The Amplification Coefficient (A)
The amplification coefficient A is the key tuning lever in StableSwap. A higher A value makes the invariant curve much flatter around the equilibrium point (when x \approx y), causing behavior to closely resemble CSMM.
This results in extremely low slippage for most trades when stablecoin prices remain close to 1:1. StableSwap's innovation lies in concentrating the vast majority of liquidity around the expected peg point.
This concentration strategy dramatically boosts capital efficiency, allowing large trades with minimal price impact.

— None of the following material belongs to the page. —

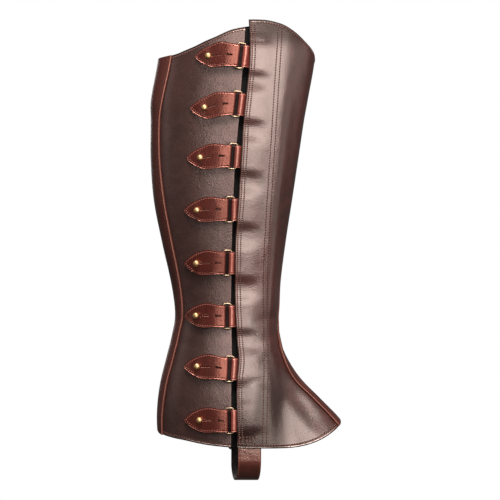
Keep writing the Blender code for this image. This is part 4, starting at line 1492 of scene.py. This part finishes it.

Fig. 5. Comparison of AMM invariants showing how StableSwap (blue) combines the best properties of both CSMM and CPMM.

Dynamic Safety Mechanism
When the pool becomes seriously imbalanced, the curve transitions from its flat, linear-like segment to a CPMM-style hyperbolic shape. This ensures the pool cannot be drained even during market panic, preserving safety while optimizing for the common case.

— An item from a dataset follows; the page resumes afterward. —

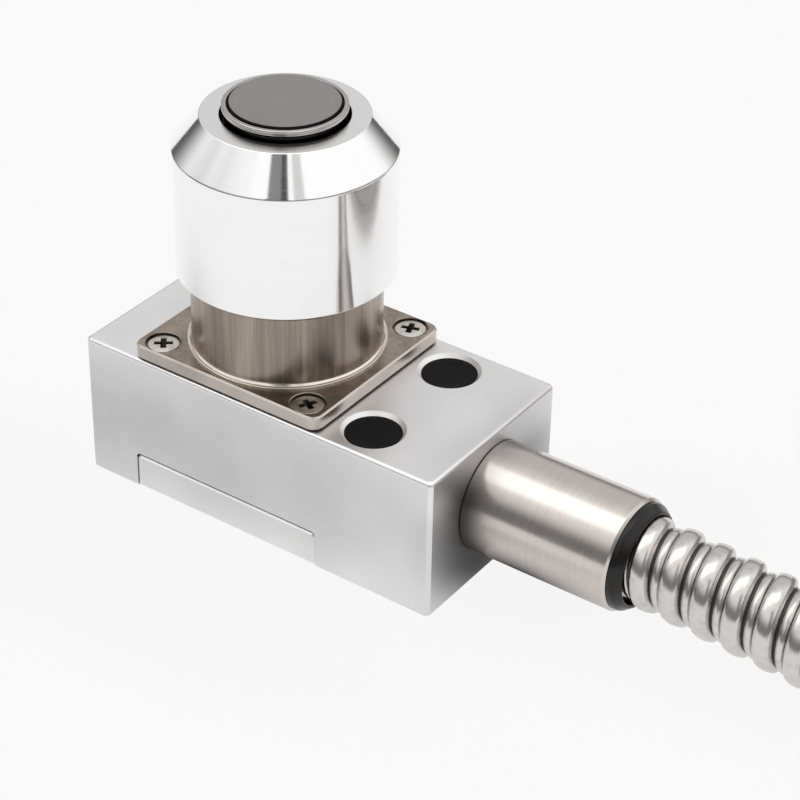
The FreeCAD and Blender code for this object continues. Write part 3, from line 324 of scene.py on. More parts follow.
def turned_metal(name, colour, rough, middle=AXIS, axis="Z", marks=0.25, tint=0.08,
                 anisotropic=0.0, shade=0.0):
    """Metal with the fine rings that a lathe tool leaves."""
    material, sheet, place = new_finish(name)
    rings = sheet.noise(turning_place(sheet, middle, axis), 2600.0, 3.0, 0.7)
    cloud = sheet.noise(place, 90.0, 3.0)
    share = sheet.ramp(rings * 0.6 + cloud * 0.4, 0.3, 0.7)
    tone = sheet.mix(share, *shades(colour, 1 - tint, 1 + tint / 2))
    return close_finish(material, sheet, {
        "Base Color": painted_foot_shade(sheet, tone, shade) if shade else tone,
        "Metallic": 1.0,
        "Roughness": rough + (rings - 0.5) * 0.12 + (cloud - 0.5) * 0.06,
        "Anisotropic": anisotropic,
        "Anisotropic Rotation": 0.25,
        "Normal": sheet.bump(rings, 0.01, marks),
    })


def drawn_metal(name, colour, rough):
    """Ground metal with fine streaks that run up its height."""
    material, sheet, place = new_finish(name)
    place = sheet.vector("MULTIPLY", place, (1.0, 1.0, 0.035))
    streaks = sheet.noise(place, 1400.0, 4.0, 0.65)
    bands = sheet.noise(place, 210.0, 2.0)
    share = sheet.ramp(streaks * 0.5 + bands * 0.5, 0.36, 0.64)
    return close_finish(material, sheet, {
        "Base Color": sheet.mix(share, *shades(colour, 0.7, 1.15)),
        "Metallic": 1.0,
        "Roughness": rough + (streaks - 0.5) * 0.2,
        "Normal": sheet.bump(streaks, 0.01, 0.4),
    })


def plain_metal(name, colour, rough, grain=0.2, scale=900.0):
    """Stamped or drawn metal with small uneven marks."""
    material, sheet, place = new_finish(name)
    marks = sheet.noise(place, scale, 4.0, 0.6)
    cloud = sheet.noise(place, 140.0, 2.0)
    return close_finish(material, sheet, {
        "Base Color": sheet.mix(sheet.ramp(cloud, 0.35, 0.75), *shades(colour, 1.0, 0.85)),
        "Metallic": 1.0,
        "Roughness": rough + (marks - 0.5) * 0.15,
        "Normal": sheet.bump(marks, 0.02, grain),
    })


def moulded(name, colour, rough, grain=0.25, scale=2500.0, gloss=0.5):
    """Rubber or plastic with the fine skin of its mould."""
    material, sheet, place = new_finish(name)
    skin = sheet.noise(place, scale, 2.0, 0.6)
    cloud = sheet.noise(place, 160.0, 3.0)
    return close_finish(material, sheet, {
        "Base Color": sheet.mix(sheet.ramp(cloud, 0.3, 0.7), *shades(colour, 0.75, 1.25)),
        "Roughness": rough + (skin - 0.5) * 0.16 + (cloud - 0.5) * 0.1,
        "Specular IOR Level": gloss,
        "Normal": sheet.bump(skin, 0.03, grain),
    })


def circuit_board(name):
    """Green solder mask over copper tracks."""
    material, sheet, place = new_finish(name)
    tracks = sheet.add("ShaderNodeTexBrick", {"offset": 0.35}, {
        "Vector": place, "Scale": 420.0, "Mortar Size": 0.16,
        "Brick Width": 0.9, "Row Height": 0.45,
        "Color1": grey(0.0), "Color2": grey(0.0), "Mortar": grey(1.0),
    })
    weave = sheet.noise(place, 3000.0)
    return close_finish(material, sheet, {
        "Base Color": sheet.mix(tracks, (0.008, 0.1, 0.045, 1.0), (0.03, 0.2, 0.09, 1.0)),
        "Roughness": 0.28 + (weave - 0.5) * 0.1,
        "Normal": sheet.bump(tracks, 0.03, 0.5),
    })


def armour_metal(name):
    """Bright rolled strip, with painted shade where it folds into the joint."""
    material, sheet, place = new_finish(name)
    depth = sheet.add("ShaderNodeAttribute", {"attribute_name": "depth"}, {}, "Fac")
    marks = sheet.noise(place, 700.0, 4.0, 0.6)
    crease_shade = sheet.ramp(depth, 1.1, 1.65)
    strip = sheet.mix(sheet.ramp(marks, 0.45, 0.75), (0.64, 0.62, 0.6, 1.0), (0.54, 0.52, 0.5, 1.0))
    return close_finish(material, sheet, {
        "Base Color": sheet.mix(crease_shade, strip, (0.08, 0.075, 0.07, 1.0)),
        "Metallic": 1.0,
        "Roughness": 0.22 + (marks - 0.5) * 0.12 + crease_shade * 0.25,
        "Normal": sheet.bump(marks, 0.02, 0.2),
    })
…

Case Study: Uniswap v2 vs. Curve
The Problem of General-Purpose Design
This case study highlights the critical differences between general-purpose and specialized AMM designs. While Uniswap v2's CPMM is a DeFi cornerstone—simple, universal, and powerful—its invariant isn't optimized for all asset types.
Volatile Asset Pairs
For pairs like ETH/BTC, CPMM's curve is ideal. It provides liquidity across the entire price range, handling large price swings efficiently without assumption of a fixed ratio.
Stablecoin Pairs
For USDC/DAI where price should be fixed at 1:1, CPMM's generality becomes a liability. The wide liquidity distribution leads to unnecessary inefficiency and high slippage on what should be simple swaps.

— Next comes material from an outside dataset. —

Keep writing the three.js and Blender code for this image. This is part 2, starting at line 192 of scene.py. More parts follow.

Purpose-built solutions like Curve's StableSwap recognize these different asset characteristics and optimize accordingly, demonstrating the evolution from general to specialized AMM design.
Quantitative Comparison: The $1M Swap
Let's re-examine the trade of swapping 1 million USDC for DAI across all three AMM models, assuming initial reserves of 50 million of each token in every pool.
1
CPMM (Uniswap v2)
Output: ~980,392 DAI
Effective Price: ~0.9804
Price Impact: ~1.96% ↓
2
CSMM (Constant-Sum)
Output: 1,000,000 DAI
Effective Price: 1.0000
Price Impact: 0%
⚠️ Unsafe in practice
3
Curve StableSwap
Output: ~999,990 DAI
Effective Price: ~0.99999
Price Impact: ~0.001% ↓
✓ Optimal for stables
The dramatic difference in slippage—from CPMM's 1.96% to StableSwap's 0.001%—demonstrates why specialized AMM designs are crucial for capital efficiency in DeFi.
Performance Comparison Table
196x
Slippage Reduction
StableSwap vs. CPMM for stablecoin swaps
99.9%
Capital Efficiency
Near-perfect execution on $1M trade
100%
Safety Retained
Infinite liquidity protection maintained
Conclusion: The Evolution of AMM Design
The progression from CSMM to CPMM to CFMM represents more than mathematical refinement—it's the maturation of AMM design philosophy from simple to complex, and from general to specialized. Each model embodies distinct trade-offs:
1
Constant-Sum (CSMM)
Pursues perfect, fixed pricing but sacrifices sustainability. Offers zero slippage at the cost of finite, fragile liquidity vulnerable to arbitrage drainage.
2
Constant-Product (CPMM)
Abandons fixed prices to provide liquidity across any price range. Uses predictable slippage as a safety mechanism, making it ideal for volatile assets.
3
Constant-Function (CFMM)
Represents specialization and optimization. Recognizes unique asset properties and concentrates liquidity strategically—near-CSMM efficiency with CPMM security.
References
  1. Hayden Adams, Noah Zinsmeister, and Dan Robinson. 2020. Uniswap v2 Core. https://uniswap.org/whitepaper.pdf
  1. Michael Egorov. 2019. StableSwap—Efficient Mechanism for Stablecoin Liquidity. https://curve.fi/files/stableswap-paper.pdf
Key Takeaways
Automated Market Makers
AMMs revolutionize trading by replacing traditional order books with deterministic mathematical formulas for pricing and facilitating trades.
Constant-Sum (CSMM)
Offers perfect, fixed pricing but lacks liquidity sustainability, making it highly vulnerable to arbitrage and drainage.
Constant-Product (CPMM)
Ensures robust, infinite liquidity across all price ranges, making it suitable for volatile assets, albeit introducing predictable slippage.
Constant-Function (CFMM)
Represents specialized design for specific asset pairs (e.g., stablecoins), optimizing liquidity concentration for enhanced efficiency.
Evolution & Trade-offs
The progression in AMM design highlights a fundamental tension between achieving price stability, ensuring liquidity, and maintaining system resilience.